At first blush, we may be horrified by the idea of taking young chicks away from a mother bird. Such behavior sounds cruel. Upon further analysis, though, we realize that the verses regulate our complicated relationship with animals. We are permitted to eat meat, as well as eggs and dairy. Animals may be utilized as beasts of burden. The humane killing of animals and the proper use of animals, for legitimate purposes, are not prohibited by Jewish faith. We do not treat animals the same way that we treat our fellow human beings.
And yet, we are not permitted to treat animals as though they were not living beings. By taking the chicks or the eggs, but letting the mother go free, we permit the propagation of the species. Moreover, young life is, by its very nature, fragile. Of all the birds in that nest, the mother is the one with the greatest chance of survival. Indeed, without the mother, eggs will not hatch and chicks will die. Torah, therefore, permits the little ones to be taken, but offers a logical method of doing so in a way that permits animal life to thrive in the end.

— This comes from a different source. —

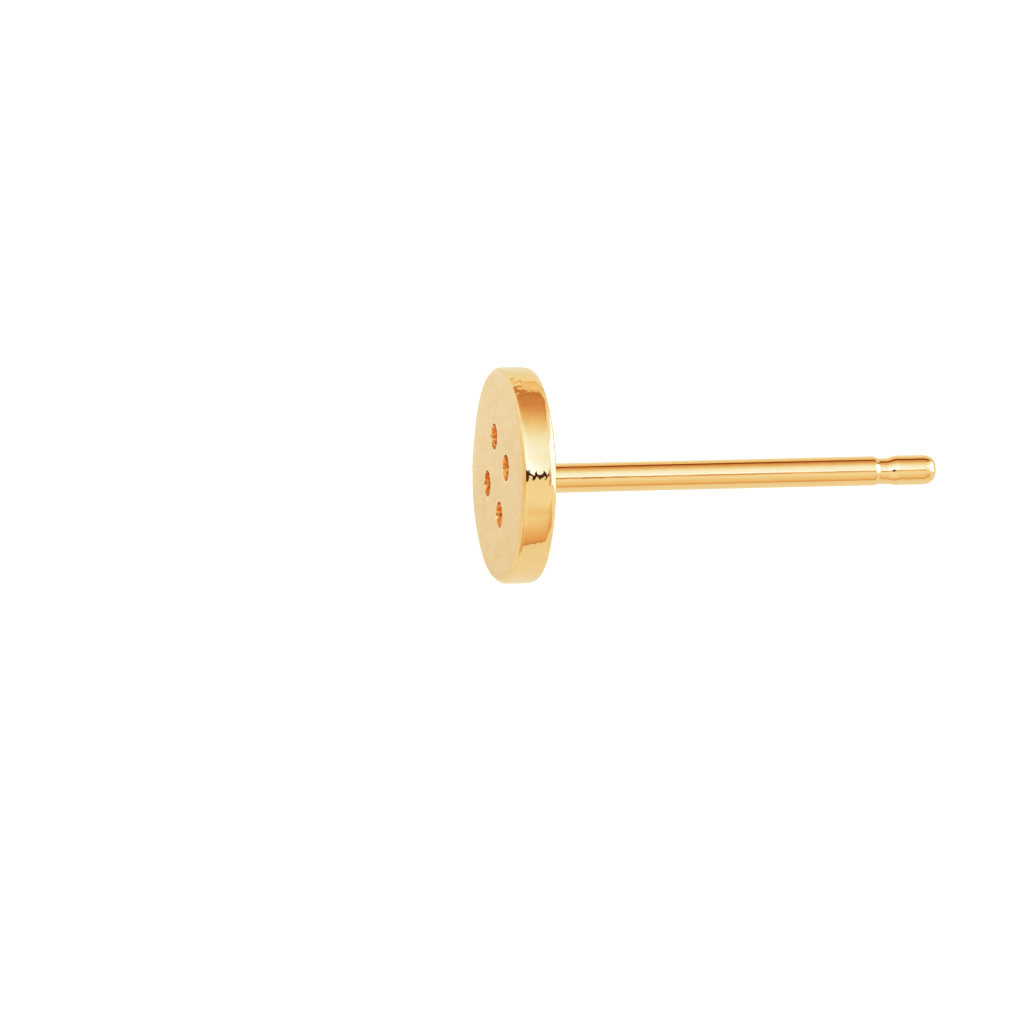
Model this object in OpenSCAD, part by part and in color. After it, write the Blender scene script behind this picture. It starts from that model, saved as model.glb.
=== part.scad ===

Similarly, one of the most effective and humane ways of solving the problem of overpopulation among dogs and cats is sterilization. Mass programs of sterilization of human beings would never be permitted by a civilized society; on the other hand, a tremendous undertaking to spay and neuter dogs and cats is a significant part of the prescription for San Antonio’s problem. Neither logic nor our Jewish tradition requires us to treat animals as we would treat one another.
I noted that these verses about the mother bird and her young are found in the context of laws that deal primarily with how human beings must behave toward each other. Apparently, Express-News Editor Bob Rivard is not the only one who understands that the way we treat animals and the way we treat our fellow human beings go hand in hand.
At the end of the sixth day of creation, God tells the first humans and all the animals that they may eat any fruits or vegetation of the Earth. Apparently, God’s original intention was that we all be vegans. Not even the lions were meant to be carnivores. And yet, after the flood, God permits meat eating, so long as the animal is slaughtered first. Apparently, humans had such a lust for meat, that they were cruelly taking their food from live animals. God makes a more restrictive compromise with the Jews, the kosher laws. We, too, are permitted to eat meat, but with more limits. The ultimate goal of performing the mitzvot, of course, is to bring a Messianic future. Then, the prophet tells us, the “lion will lie down with the lamb.” No animals will be carnivores. Peace will reign, not only among humans, but also among all living beings, and between humans and our animal cousins.
May our beloved City of San Antonio soon be among those communities whose public animal shelters are partners in bringing about that more perfect and harmonious world. Let the gas stop flowing. May we all truly care, and may we bring our caring into action, for dogs, cats, for every animal species, indeed for every man, woman and child, as well. Then may our city be called a blessing.